* **Your task**
All lines in which the word "parts" occurs are to be extracted.

··· Stored records

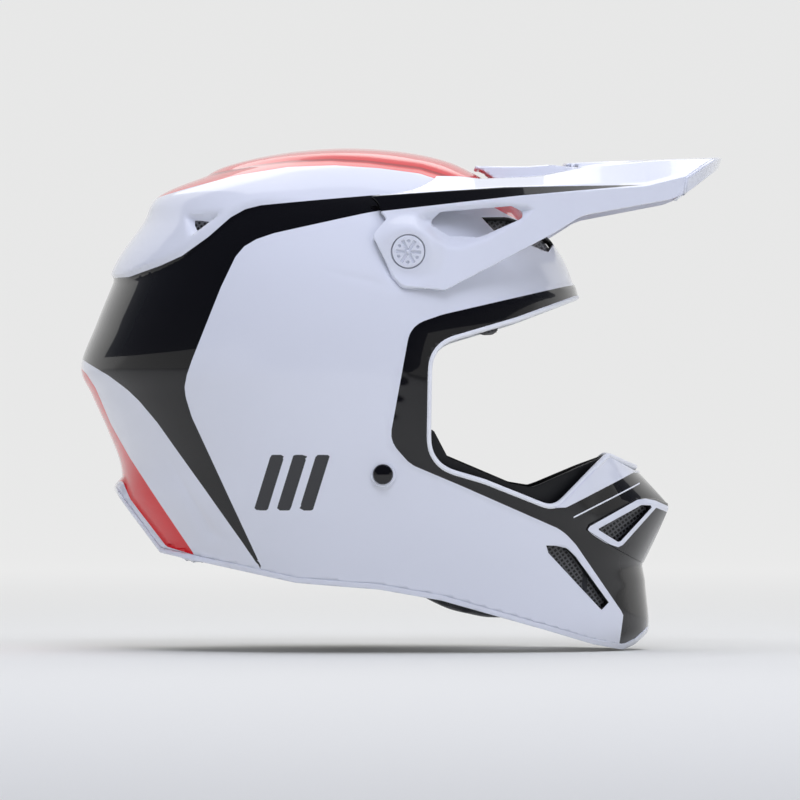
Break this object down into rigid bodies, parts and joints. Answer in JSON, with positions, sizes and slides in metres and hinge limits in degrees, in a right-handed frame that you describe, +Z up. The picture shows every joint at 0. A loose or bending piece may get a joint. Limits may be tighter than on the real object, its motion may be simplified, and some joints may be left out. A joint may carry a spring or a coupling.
{
  "type": "motocross helmet",
  "caption": "Full-face off-road helmet with an open eye port, a tilting peak held by side screws, a pointed mouth vent, padded lining and a double-ring chin strap.",
  "frame": {"origin": "under the middle of the bounding box, at the height of the chin bar's lowest point, the helmet level as on a head", "axes": "+X forward out of the eye port, +Y the rider's left, +Z up through the crown"},
  "size_m": [0.3728, 0.248, 0.291],
  "materials": {
    "white_gloss": "clear coated gloss",
    "black_gloss": "clear coated gloss",
    "white_piping": "satin",
    "black_rubber": "matte",
    "mesh": "moulded mesh",
    "foam": "bead foam",
    "lining": "knitted cloth",
    "webbing": "woven webbing",
    "steel": "plated"
  },
  "bodies": {
    "shell": {"outer_shell": "white_gloss", "base_trim": "black_rubber", "eyeport_trim": "white_piping", "nose_guard": "white_gloss", "mouth_fairing": "black_gloss", "mouth_grille_left": "mesh", "mouth_grille_right": "mesh", "side_vent_mesh_left": "mesh", "side_vent_mesh_right": "mesh", "brow_vent_mesh_left": "mesh", "brow_vent_mesh_right": "mesh", "rear_vent_mesh_left": "mesh", "rear_vent_mesh_right": "mesh", "crown_liner": "foam", "chin_liner": "foam", "cheek_foam_left": "foam", "cheek_foam_right": "foam", "crown_pad": "lining", "cheek_pad_left": "lining", "cheek_pad_right": "lining", "neck_roll": "lining", "visor_nut_left": "steel", "visor_nut_right": "steel", "strap_rivet_left": "black_gloss", "strap_rivet_right": "black_gloss"},
    "visor": {"visor": "white_gloss"},
    "screw_left": {"visor_screw_left": "white_gloss"},
    "screw_right": {"visor_screw_right": "white_gloss"},
    "chin_strap": {"strap_left": "webbing", "strap_right": "webbing", "d_ring_inner": "steel", "d_ring_outer": "steel", "strap_snap": "black_gloss"}
  },
  "joints": [
    {"name": "visor_tilt", "type": "hinge", "parent": "shell", "child": "visor", "pos_m": [0.0047, 0, 0.2305], "axis": [0, -1, 0], "range_deg": [-3, 6]},
    {"name": "visor_screw_left_turn", "type": "hinge", "parent": "shell", "child": "screw_left", "pos_m": [0.0047, 0.11, 0.2305], "axis": [0, 1, 0], "continuous": true},
    {"name": "visor_screw_right_turn", "type": "hinge", "parent": "shell", "child": "screw_right", "pos_m": [0.0047, -0.11, 0.2305], "axis": [0, -1, 0], "continuous": true},
    {"name": "chin_strap_swing", "type": "hinge", "parent": "shell", "child": "chin_strap", "pos_m": [-0.0098, 0, 0.1028], "axis": [0, 1, 0], "range_deg": [-9, 9]}
  ]
}
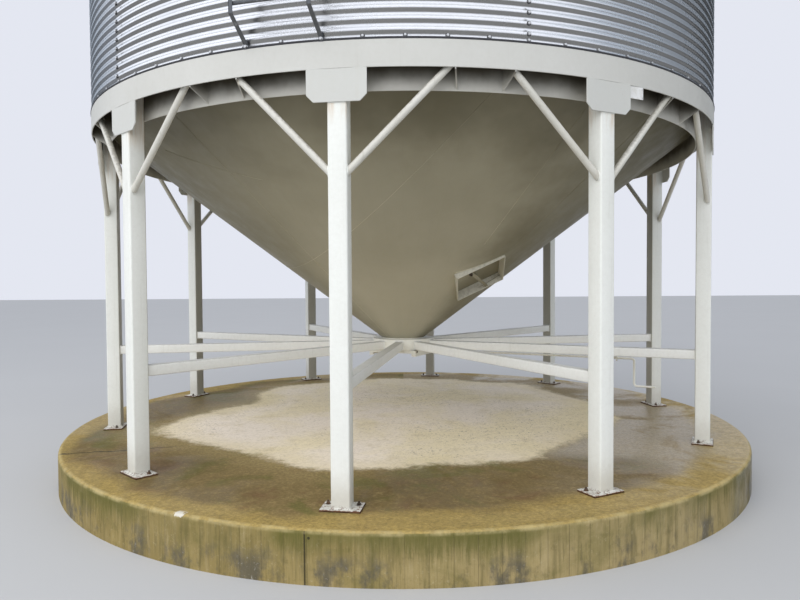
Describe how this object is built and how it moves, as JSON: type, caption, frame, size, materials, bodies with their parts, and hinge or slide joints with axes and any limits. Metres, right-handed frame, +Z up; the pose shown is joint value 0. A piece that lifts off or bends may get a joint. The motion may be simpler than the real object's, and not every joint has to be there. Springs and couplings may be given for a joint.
{
  "type": "grain silo",
  "caption": "Hopper-bottom grain silo: corrugated round bin with conical roof on a ring beam and legs, cone with crank-driven slide gate, round concrete plinth.",
  "frame": {"origin": "centre of the plinth's underside, at ground level", "axes": "+Z up; -Y is the front of the picture's view; +X to its right"},
  "size_m": [6.064, 6.064, 10.1912],
  "materials": {
    "concrete": "weathered cast concrete",
    "painted_steel": "off-white gloss paint, weathered",
    "cone_paint": "off-white paint on welded sheet",
    "galvanised": "spangled galvanised sheet",
    "bare_steel": "dull oxidised steel",
    "plate_white": "white coated sheet"
  },
  "bodies": {
    "silo": {"plinth": "concrete", "leg_01": "painted_steel", "leg_02": "painted_steel", "leg_03": "painted_steel", "leg_04": "painted_steel", "leg_05": "painted_steel", "leg_06": "painted_steel", "leg_07": "painted_steel", "leg_08": "painted_steel", "leg_09": "painted_steel", "leg_10": "painted_steel", "tie_beam_01": "painted_steel", "tie_beam_02": "painted_steel", "tie_beam_03": "painted_steel", "tie_beam_04": "painted_steel", "tie_beam_05": "painted_steel", "tie_beam_06": "painted_steel", "tie_beam_07": "painted_steel", "tie_beam_08": "painted_steel", "tie_beam_09": "painted_steel", "tie_beam_10": "painted_steel", "ring_beam": "painted_steel", "hub_ring": "painted_steel", "gate_frame": "painted_steel", "crank_bracket": "painted_steel", "hatch_frame": "painted_steel", "hopper_cone": "cone_paint", "outlet_collar": "cone_paint", "hatch_door": "cone_paint", "sign_plate": "plate_white", "wall_ring_01": "galvanised", "wall_ring_02": "galvanised", "wall_ring_03": "galvanised", "wall_ring_04": "galvanised", "wall_ring_05": "galvanised", "roof_shell": "galvanised", "peak_collar": "galvanised", "peak_cap": "galvanised", "roof_hatch": "galvanised", "wall_ladder": "galvanised"},
    "crank": {"gate_crank": "painted_steel", "gate_pinion_01": "bare_steel", "gate_pinion_02": "bare_steel"},
    "slide": {"slide_gate": "bare_steel"}
  },
  "joints": [
    {"name": "gate_crank_turn", "type": "hinge", "parent": "silo", "child": "crank", "pos_m": [0.1301, 0.27032, 0.92], "axis": [-0.9011, 0.4337, 0], "range_deg": [0, 1174.56]},
    {"name": "gate_slide", "type": "slide", "parent": "silo", "child": "slide", "axis": [0.4337, 0.9011, 0], "range_m": [0, 0.41]}
  ],
  "couplings": [
    {"joint": "gate_slide", "follows": "gate_crank_turn", "m_per_rad": 0.02}
  ]
}
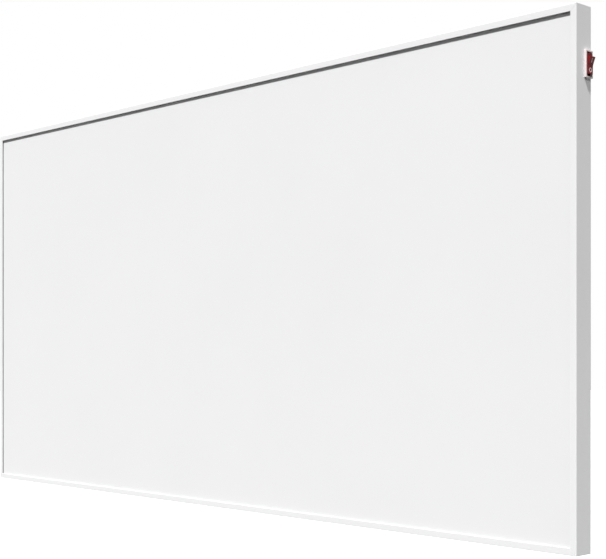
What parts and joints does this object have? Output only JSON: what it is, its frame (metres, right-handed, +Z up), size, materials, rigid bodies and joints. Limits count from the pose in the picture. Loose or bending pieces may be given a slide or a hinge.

······

* **Task solution**
Break this object down into rigid bodies, parts and joints. Answer in JSON, with positions, sizes and slides in metres and hinge limits in degrees, in a right-handed frame that you describe, +Z up. The picture shows every joint at 0. A loose or bending piece may get a joint. Limits may be tighter than on the real object, its motion may be simplified, and some joints may be left out. A joint may carry a spring or a coupling.
Describe how this object is built and how it moves, as JSON: type, caption, frame, size, materials, bodies with their parts, and hinge or slide joints with axes and any limits. Metres, right-handed frame, +Z up; the pose shown is joint value 0. A piece that lifts off or bends may get a joint. The motion may be simpler than the real object's, and not every joint has to be there. Springs and couplings may be given for a joint.
What parts and joints does this object have? Output only JSON: what it is, its frame (metres, right-handed, +Z up), size, materials, rigid bodies and joints. Limits count from the pose in the picture. Loose or bending pieces may be given a slide or a hinge.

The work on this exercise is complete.